Dear Professor Makdisi,

          After just recently sending you a few words of appreciation regarding your Op-Ed piece on Israeli Prime Minister Ariel Sharon, I didn't think I'd be able to send you a few more words of appreciation again so soon; today's prominent placement of your "Witch hunt at UCLA" in the LATimes's Current section is well deserved in my view.  So, thank you once again for your work.

Please permit me now to use your commentary on this topic to bring a related issue to your attention.

Regarding the Bruin Alumni Association's shenanigans, it seems clear enough that the university always enjoys a certain amount of credibility from what is only the latest episode of this type of witch hunting, insofar as the legitimacy of the university's enterprise derives in no small part from these kinds of ('ideology-charged') debates on the campus itself.  Thus, in a very real sense, the university at least tacitly encourages this particular brand of divisiveness, as it gives to many (those inside and outside the university) the appearance of intellectual minds at heavy work.  Voilà, the university and its mission substantially defined.

By the same token, it seems clear enough that the university would not encourage student and/or faculty work that calls into question the university's academic credibility and legitimacy as an institution founded on ethical principles.  Of course, to find out whether this is in fact the case, we'd first look for instances where students and/or faculty are attempting to show the university that it is violating its own academic and ethical codes; then we'd look at how the university responds to these particular members of its population and their work.

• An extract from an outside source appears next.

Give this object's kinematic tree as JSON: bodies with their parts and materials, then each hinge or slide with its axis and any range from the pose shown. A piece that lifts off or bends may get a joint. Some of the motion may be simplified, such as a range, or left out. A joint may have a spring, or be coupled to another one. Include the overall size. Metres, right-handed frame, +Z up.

It just so happens that three UCLA faculty have concluded from the facts in my termination file that I was wrongly dismissed from a Ph.D program in UCLA's Graduate School of Education and Information Studies (GSE&IS).  Their conclusions would appear to merit student/faculty work, especially so given that following my termination, a UCLA Graduate Division Assistant Dean told me that the university "cannot be expected to [verify]" the information on which it bases its termination decisions.  (We can imagine the academic trajectory of students/faculty who state that they cannot be expected to verify the information presented in their scholarship.)

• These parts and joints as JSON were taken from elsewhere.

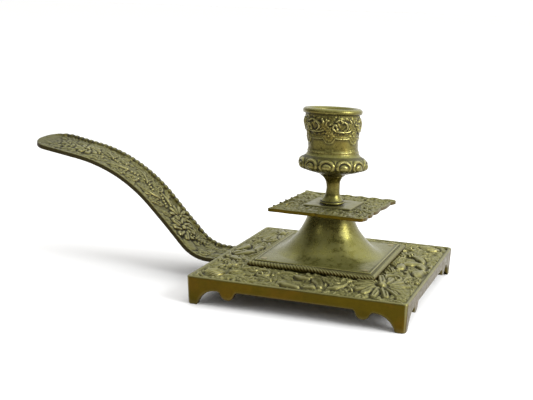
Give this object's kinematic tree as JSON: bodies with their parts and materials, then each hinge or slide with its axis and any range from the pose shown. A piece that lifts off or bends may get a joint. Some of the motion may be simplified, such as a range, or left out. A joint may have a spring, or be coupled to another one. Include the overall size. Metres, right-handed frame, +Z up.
{
  "type": "chamber candlestick",
  "caption": "Low brass candlestick: square relief base on cut-out skirt, bell pedestal, square drip pan, turned neck, candle cup and a flat ornamented side handle.",
  "frame": {"origin": "on the table under the middle of the whole outline, base and handle together", "axes": "+Z up; the handle points along -X and the candle axis stands at about x = 0.053 m"},
  "size_m": [0.2056, 0.1, 0.0867],
  "materials": {
    "cast_brass": "aged cast brass, olive brown patina with dark recesses and pale worn high spots",
    "turned_brass": "aged turned brass, satin, olive patina",
    "fastener_brass": "plain dull brass, lightly tarnished"
  },
  "bodies": {
    "root": {"base_casting": "cast_brass", "handle": "cast_brass", "drip_pan": "cast_brass", "pedestal_bell": "turned_brass", "baluster_stem": "turned_brass", "candle_cup": "turned_brass", "tie_washer": "fastener_brass", "tie_nut": "fastener_brass", "bell_screw_1": "fastener_brass", "bell_screw_2": "fastener_brass", "bell_screw_3": "fastener_brass", "bell_screw_4": "fastener_brass", "handle_screw_1": "fastener_brass", "handle_screw_2": "fastener_brass"}
  },
  "joints": []
}
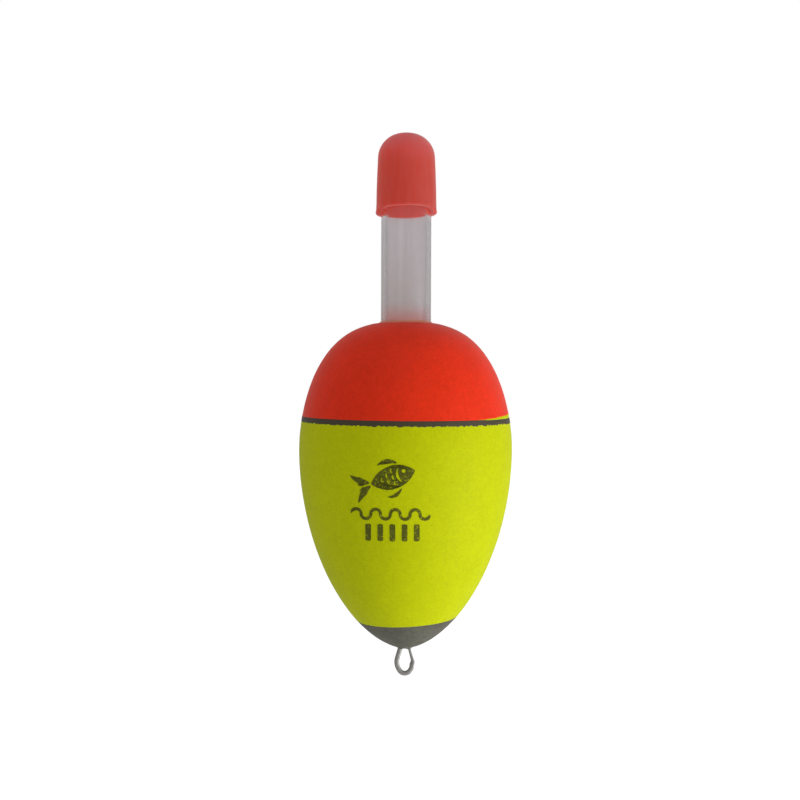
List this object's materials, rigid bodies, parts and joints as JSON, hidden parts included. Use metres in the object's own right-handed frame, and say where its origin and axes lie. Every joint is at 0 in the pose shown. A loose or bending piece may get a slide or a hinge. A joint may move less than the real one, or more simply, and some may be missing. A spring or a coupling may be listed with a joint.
{
  "type": "fishing bobber float",
  "caption": "Egg-shaped foam bobber float with a clear light-stick tube, a soft pull-off tip cap and a wire line eye.",
  "frame": {"origin": "centre of the line eye's opening, at its widest place, 3 mm below the body's lowest point", "axes": "+Z along the float's axis, from the line eye up to the tip cap; the line eye lies in the XZ plane, and the printed mark faces -Y"},
  "size_m": [0.045, 0.045, 0.1148],
  "materials": {
    "foam": "closed-cell foam, matte",
    "yellow_paint": "fluorescent yellow-green flexible paint, matte, fine orange-peel texture",
    "red_paint": "fluorescent red flexible paint, matte",
    "stripe_paint": "dark grey flexible paint, matte, ragged lower edge",
    "grey_paint": "grey flexible paint, matte",
    "ink": "dark pad-printed ink, slightly worn",
    "clear_tube": "clear, slightly hazy extruded plastic",
    "plug_rubber": "white rubber, matte",
    "glue": "set clear adhesive tinted by the red paint",
    "red_vinyl": "soft translucent red vinyl, satin",
    "steel_wire": "drawn stainless wire",
    "grey_glue": "grey epoxy, satin"
  },
  "bodies": {
    "float": {"foam_body": "foam", "yellow_coat": "yellow_paint", "red_coat": "red_paint", "pinstripe": "stripe_paint", "tip_coat": "grey_paint", "printed_mark": "ink", "light_tube": "clear_tube", "tube_plug": "plug_rubber", "tube_glue": "glue", "line_eye": "steel_wire", "eye_glue": "grey_glue"},
    "cap": {"tip_cap": "red_vinyl"}
  },
  "joints": [
    {"name": "cap_slide", "type": "slide", "parent": "float", "child": "cap", "axis": [0, 0, 1], "range_m": [0, 0.09]}
  ]
}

It seems to me that the authentic so-called witch hunts are those that are only rarely exposed by university faculty, for reasons too obvious to state (and we need go back only 50 years to find how few university faculty—on a nation-wide scale—were attempting to show the university that it was violating its own academic and ethical codes in firing—and otherwise blacklisting—once tenured professors).  Faculty fear has long been real in authentic challenges to the university's decisions, and it remains so today.

The crucial problem in the case of my termination from UCLA is not that UCLA has wrongly put me out of my academic career (this is a big problem only for me); rather, it is that UCLA's own faculty members have concluded from the facts in my termination file that I was wrongly dismissed by the university and that I nonetheless remain dismissed from my program.

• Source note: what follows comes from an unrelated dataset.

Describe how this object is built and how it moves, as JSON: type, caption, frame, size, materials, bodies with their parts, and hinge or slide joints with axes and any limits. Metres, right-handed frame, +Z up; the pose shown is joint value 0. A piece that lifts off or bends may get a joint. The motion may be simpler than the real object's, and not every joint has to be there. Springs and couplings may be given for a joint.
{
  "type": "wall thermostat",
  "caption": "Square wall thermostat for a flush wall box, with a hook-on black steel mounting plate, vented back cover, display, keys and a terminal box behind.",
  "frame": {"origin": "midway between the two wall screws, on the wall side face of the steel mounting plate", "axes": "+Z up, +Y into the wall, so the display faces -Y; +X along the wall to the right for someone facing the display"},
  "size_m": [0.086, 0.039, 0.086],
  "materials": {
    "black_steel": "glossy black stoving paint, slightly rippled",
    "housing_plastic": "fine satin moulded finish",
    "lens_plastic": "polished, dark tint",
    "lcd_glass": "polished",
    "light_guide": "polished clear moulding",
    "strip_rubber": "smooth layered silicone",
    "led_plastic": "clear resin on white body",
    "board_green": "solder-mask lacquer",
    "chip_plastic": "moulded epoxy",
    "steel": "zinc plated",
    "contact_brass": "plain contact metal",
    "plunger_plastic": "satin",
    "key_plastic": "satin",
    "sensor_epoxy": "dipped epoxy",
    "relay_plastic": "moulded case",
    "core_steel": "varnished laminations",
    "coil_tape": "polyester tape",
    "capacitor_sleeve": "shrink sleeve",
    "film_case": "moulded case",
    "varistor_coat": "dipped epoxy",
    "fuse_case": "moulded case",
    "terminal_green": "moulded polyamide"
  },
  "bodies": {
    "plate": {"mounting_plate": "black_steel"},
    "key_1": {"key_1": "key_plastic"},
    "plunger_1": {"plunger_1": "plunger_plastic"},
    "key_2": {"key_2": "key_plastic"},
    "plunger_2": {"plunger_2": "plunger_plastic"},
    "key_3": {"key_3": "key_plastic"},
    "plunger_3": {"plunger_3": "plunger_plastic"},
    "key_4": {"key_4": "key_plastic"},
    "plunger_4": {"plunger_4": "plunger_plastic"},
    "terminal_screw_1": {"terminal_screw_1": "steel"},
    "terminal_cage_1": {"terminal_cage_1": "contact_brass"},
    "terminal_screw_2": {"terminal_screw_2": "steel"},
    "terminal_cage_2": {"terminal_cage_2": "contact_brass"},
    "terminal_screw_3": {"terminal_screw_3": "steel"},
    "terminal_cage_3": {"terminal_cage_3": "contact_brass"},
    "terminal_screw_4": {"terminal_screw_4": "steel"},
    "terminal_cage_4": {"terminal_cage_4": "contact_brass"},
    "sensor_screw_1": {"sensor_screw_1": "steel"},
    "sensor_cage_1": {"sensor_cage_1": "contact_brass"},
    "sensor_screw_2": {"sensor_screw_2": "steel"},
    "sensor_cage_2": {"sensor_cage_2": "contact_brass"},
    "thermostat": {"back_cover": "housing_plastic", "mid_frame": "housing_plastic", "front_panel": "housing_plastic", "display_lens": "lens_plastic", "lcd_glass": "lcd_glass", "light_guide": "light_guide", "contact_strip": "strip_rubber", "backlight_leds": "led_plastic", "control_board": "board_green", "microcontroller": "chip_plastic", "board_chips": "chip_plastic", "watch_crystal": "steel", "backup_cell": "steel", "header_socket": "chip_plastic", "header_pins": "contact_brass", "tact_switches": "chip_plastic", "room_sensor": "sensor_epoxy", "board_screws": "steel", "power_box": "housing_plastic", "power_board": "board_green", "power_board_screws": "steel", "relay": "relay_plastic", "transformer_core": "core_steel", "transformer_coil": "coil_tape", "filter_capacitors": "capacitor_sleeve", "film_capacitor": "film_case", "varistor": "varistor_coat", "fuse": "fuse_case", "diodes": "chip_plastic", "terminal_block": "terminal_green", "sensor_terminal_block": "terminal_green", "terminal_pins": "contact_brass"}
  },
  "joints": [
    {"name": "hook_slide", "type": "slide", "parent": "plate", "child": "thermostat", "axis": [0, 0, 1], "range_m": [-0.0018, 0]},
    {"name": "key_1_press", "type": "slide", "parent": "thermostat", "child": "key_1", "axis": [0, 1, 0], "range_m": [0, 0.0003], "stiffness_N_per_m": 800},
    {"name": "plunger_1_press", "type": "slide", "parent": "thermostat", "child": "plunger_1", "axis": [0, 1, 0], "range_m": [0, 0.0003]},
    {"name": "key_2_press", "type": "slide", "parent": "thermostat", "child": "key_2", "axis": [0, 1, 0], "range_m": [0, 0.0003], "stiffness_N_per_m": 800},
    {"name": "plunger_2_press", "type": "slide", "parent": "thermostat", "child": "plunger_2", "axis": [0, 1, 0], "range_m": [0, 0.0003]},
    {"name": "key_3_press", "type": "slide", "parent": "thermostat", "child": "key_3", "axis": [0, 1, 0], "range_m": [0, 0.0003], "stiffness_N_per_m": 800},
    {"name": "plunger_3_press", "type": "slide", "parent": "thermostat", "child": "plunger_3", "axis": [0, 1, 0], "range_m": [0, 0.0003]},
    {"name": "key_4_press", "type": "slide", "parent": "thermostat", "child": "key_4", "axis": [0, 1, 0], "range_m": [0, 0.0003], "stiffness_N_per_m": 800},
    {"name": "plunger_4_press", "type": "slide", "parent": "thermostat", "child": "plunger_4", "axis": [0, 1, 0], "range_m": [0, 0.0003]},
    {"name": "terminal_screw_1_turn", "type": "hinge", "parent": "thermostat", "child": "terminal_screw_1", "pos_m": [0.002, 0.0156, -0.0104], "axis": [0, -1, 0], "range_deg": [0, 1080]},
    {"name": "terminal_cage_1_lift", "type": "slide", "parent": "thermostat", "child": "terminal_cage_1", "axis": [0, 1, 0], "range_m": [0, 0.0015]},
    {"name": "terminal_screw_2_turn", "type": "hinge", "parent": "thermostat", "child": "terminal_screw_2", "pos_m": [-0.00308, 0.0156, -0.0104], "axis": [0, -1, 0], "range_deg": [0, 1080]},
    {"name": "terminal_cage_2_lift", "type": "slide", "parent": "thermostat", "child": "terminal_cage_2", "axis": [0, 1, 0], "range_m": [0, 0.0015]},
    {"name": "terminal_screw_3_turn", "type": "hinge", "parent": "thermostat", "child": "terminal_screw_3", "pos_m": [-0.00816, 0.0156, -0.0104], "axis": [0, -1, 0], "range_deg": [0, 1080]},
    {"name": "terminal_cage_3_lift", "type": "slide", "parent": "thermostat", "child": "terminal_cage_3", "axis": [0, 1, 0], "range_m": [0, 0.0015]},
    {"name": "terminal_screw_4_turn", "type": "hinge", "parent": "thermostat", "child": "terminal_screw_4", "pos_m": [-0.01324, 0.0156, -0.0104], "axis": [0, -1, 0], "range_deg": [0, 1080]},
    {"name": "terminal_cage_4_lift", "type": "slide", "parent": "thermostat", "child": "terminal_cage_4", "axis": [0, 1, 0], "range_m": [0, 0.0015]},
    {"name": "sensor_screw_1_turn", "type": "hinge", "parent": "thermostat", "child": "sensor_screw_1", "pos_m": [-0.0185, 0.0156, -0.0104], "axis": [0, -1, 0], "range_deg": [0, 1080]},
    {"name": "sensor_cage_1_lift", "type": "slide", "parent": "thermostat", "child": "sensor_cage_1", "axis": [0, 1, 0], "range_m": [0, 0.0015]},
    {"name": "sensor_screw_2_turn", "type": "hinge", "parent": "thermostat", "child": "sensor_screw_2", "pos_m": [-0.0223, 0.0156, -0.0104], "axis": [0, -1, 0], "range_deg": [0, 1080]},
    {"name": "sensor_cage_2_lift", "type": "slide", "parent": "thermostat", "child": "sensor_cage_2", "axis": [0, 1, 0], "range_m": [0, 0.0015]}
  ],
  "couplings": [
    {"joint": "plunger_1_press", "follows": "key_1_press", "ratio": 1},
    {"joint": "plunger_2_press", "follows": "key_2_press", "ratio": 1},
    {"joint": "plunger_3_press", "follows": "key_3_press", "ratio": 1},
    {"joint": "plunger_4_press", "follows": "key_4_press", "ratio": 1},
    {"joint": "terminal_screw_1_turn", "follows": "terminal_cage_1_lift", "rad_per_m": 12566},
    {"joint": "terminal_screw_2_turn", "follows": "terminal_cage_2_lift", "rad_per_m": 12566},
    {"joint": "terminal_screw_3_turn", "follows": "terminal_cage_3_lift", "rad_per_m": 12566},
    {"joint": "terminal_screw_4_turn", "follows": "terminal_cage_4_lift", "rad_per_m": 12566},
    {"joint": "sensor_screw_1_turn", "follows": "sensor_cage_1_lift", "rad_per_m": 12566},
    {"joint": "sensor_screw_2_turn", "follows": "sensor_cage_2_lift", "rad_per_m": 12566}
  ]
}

Your recent Op-Ed pieces in the LATimes encourage me to ask whether you'd be interested in meeting with me and/or the other three UCLA faculty members so as to carefully examine the facts in my termination from UCLA and perhaps then take steps that you deem appropriate, based on your own conclusions from these facts.  Of course, absent or prior to any such meeting, I'd certainly appreciate the opportunity to send you pertinent facts and the contact information for the three UCLA faculty members who've closely examined these facts.

My guess is that you'd find this matter at least a bit more interesting than that of Mr. Jones and his Bruin Alumni Association, in that this matter actually involves substantive academic principles and the work that must follow out of them.

Once you've recovered from the onslaught that's sure to come to you following today's Op-Ed piece, I'll look forward to your reply.

Sincerely,
Tom Wilde


I did not receive a reply from Professor Makdisi.